Katz also successfully moved Thursday to vacate the conviction of a third man, Earl Walters, after fingerprint evidence linked other men to the 1992 abductions and robberies of two women, officials said.
Walters served 20 years in prison after he was convicted in the case, which is separate from Cameron's and McCloud's.
Cameron and McCloud were 19 and 20, respectively, when they were arrested without probable cause in connection to Sunada's death, prosecutors said.
Roughly eight hours after the arrest, Cameron signed a written confession while being interrogated by Gonzalez, officials said. McCloud also confessed an hour later under Gonzalez's questioning, prosecutors said.
But both young men gave confessions that not only didn't match the crime and victim, but also mirrored errors in police reports, authorities said.

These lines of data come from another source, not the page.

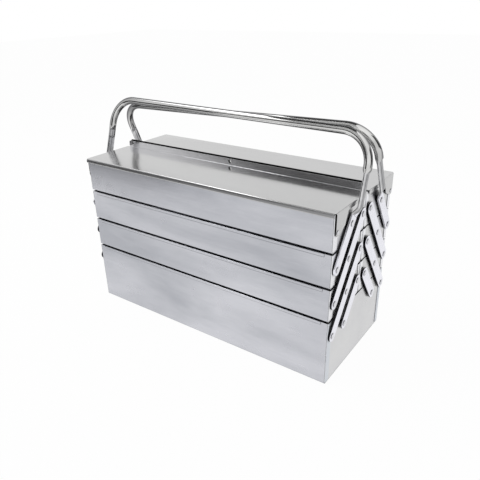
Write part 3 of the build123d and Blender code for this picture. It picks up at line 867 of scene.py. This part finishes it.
# %% Sizes of the handles
TUBE = 13.5 * MM
FLAT_WIDTH = 19 * MM
FLAT_THICKNESS = 3 * MM
GRIP_BEND = 50 * MM
JOGGLE_START = 12 * MM
JOGGLE_LENGTH = 16 * MM
LEG_OUT = 277 * MM
CRIMP_LENGTH = 11 * MM
CRIMP_GAP = 2 * MM
GRIP_OUT = 7.4 * MM
LEG_SHIFT = 3 * MM  # both legs' feet are bent this far to the left
GRIP_HEIGHT = {"front": {-1: 404.0 * MM, 1: 398.6 * MM}, "rear": {-1: 389.6 * MM, 1: 403.4 * MM}}
LEAN = {"front": {-1: 1.0 * MM, 1: 2.5 * MM}, "rear": {-1: 4.5 * MM, 1: 6.5 * MM}}
PIVOT_INNER = 15 * MM
PIVOT_STEP = 43.5 * MM
TRAY_PITCH = 60 * MM
PIVOT_FOOT = 93 * MM
ALONG_BOX = Vector((1, 0, 0))
PRESSED_EDGE = 0.7 * MM  # the flat's rounded edge
RING = 48  # points in one ring; below, rings along each part
JOGGLE_RINGS, CRIMP_RINGS, BEND_RINGS = 8, 16, 16
BEAD = 0.7  # a folded edge is this much thicker than the flat's middle
BEAD_NARROWS = 0.2  # and the flat is this much narrower there
GROOVE = (0, 1, RING - 1, RING // 2, RING // 2 + 1)  # faces down the middle of a pressed leg
PIVOTS = [PIVOT_INNER + PIVOT_STEP * k for k in range(3)]
PIVOT_Z = [PIVOT_FOOT + TRAY_PITCH * k for k in range(4)]
print("pivots stand", [round(y / MM, 1) for y in PIVOTS], "mm from the middle plane")


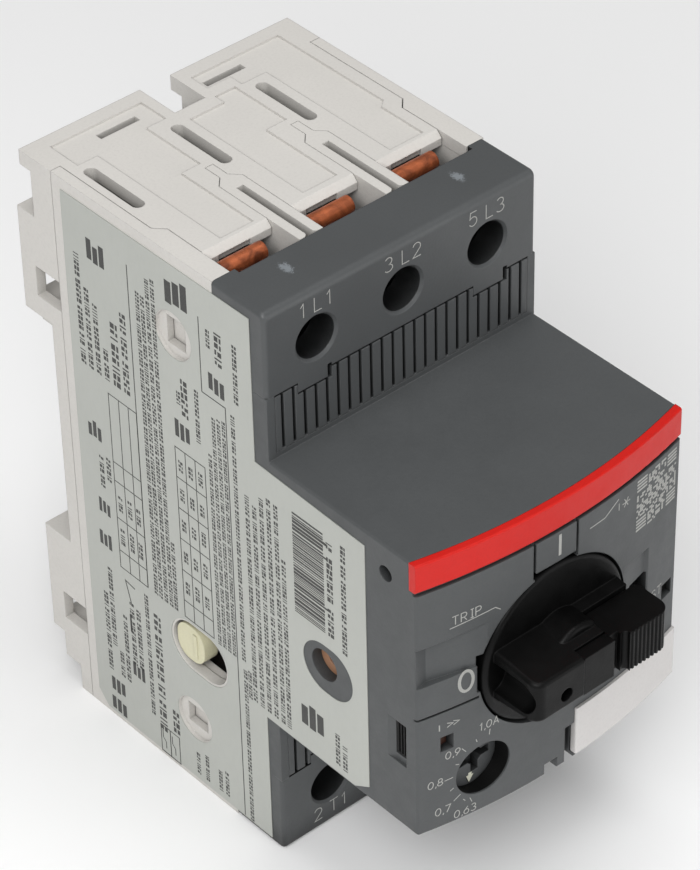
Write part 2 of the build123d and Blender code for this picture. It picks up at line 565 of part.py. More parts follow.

They both incorrectly said, for example, the crime took place in a hallway, instead of a stairwell — a mistake that Gonzalez first made in a police report, prosecutors said.
"Inaccuracies in confessions that are similar to an interrogator’s own misunderstandings are commonly referred to as 'false fed facts,' and may indicate that the substance of a confession came from the interrogator, not direct knowledge of the crime," a release from the Queens district attorney's office states.
Both later recanted their confessions, with McCloud saying he confessed because he was hungry, thirsty and believed his innocence would come to light in court, prosecutors said.
McCloud was convicted of murder at trial, and he served 28 years in prison before he was released. Cameron pleaded to first-degree robbery in exchange for a dropped murder charge, and served eight years in prison before his parole in 2003, officials said.
Their cases were taken up by the New Jersey Innocence Project at Rutgers University, the Center on Wrongful Convictions at Northwestern University’s Pritzker School of Law, the Legal Aid Wrongful Conviction Unit and the Queens District Attorney's Conviction Integrity Unit.